The Overton window has moved very far to the right over the last 40 years, so I’m not all that concerned with what barking mad conservatives say about people on my side.

That level of purity is just flat out ridiculous. In fact it is the very thing that tends to screw this country( “Trump looks like an unhinged loon but, hey, he’s the Republican and I have to vote for my party” ). I’m well out on the left side of the political spectrum, but I have occasionally voted for R candidates( though not since 2006, I think )and I don’t rule out doing so in the future.

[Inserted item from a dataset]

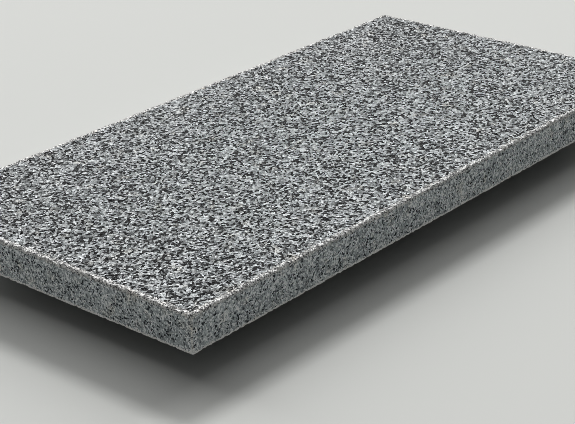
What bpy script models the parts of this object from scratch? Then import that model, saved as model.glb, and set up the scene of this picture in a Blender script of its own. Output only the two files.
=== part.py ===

If voting for some random Republican Insurance Commissioner or something makes me a true blue Republican, even if every other vote I cast is for a Democrat, then this system is deeply fucked.

Unthinking party loyalty should be anathema to any reasonable adult.

These are not reasonable times.

President of the NC Senate Phil Berger is coming after teachers, guns a-blazing, for rallying in Raleigh this coming Wednesday. He’s seen the same polls that I have, showing a solid majority of Tarheels support the rally and almost all of our demands, so his schtick is that we teachers are gullible idiots being led around by the “Far left NCAE.”

Our demands are absurdly milquetoast, though:

  1. Apply the minimum wage that applies to all other government workers to education workers as well, and give educators a 5% raise.
  2. Expand Medicaid in the same way that 37 other states have done.
  3. Increase staffing of student support positions (e.g., nurses, psychologists, etc.) to nationally-recommended levels.
  4. Reinstate pay for advanced degrees, as nearly every other state does.
  5. Reinstate retiree health benefits for those hired after 2021, the same benefits our state has offered its employees for decades.

It’s reasonable to debate these propositions, of course–but it’s absurd to characterize any of them as “far-left.” My proposed far left chant for the rally is:

I think Euphonious Polemic has it exactly right.

It’s not about party loyalty; it’s about the eradication of the Republican Party. Once that’s been accomplished, the Democratic Party can fragment, for all I care (and I fully expect it to).

Sorry I wasn’t more clear about that.

You made an assertion. Where did you ‘show’ anything?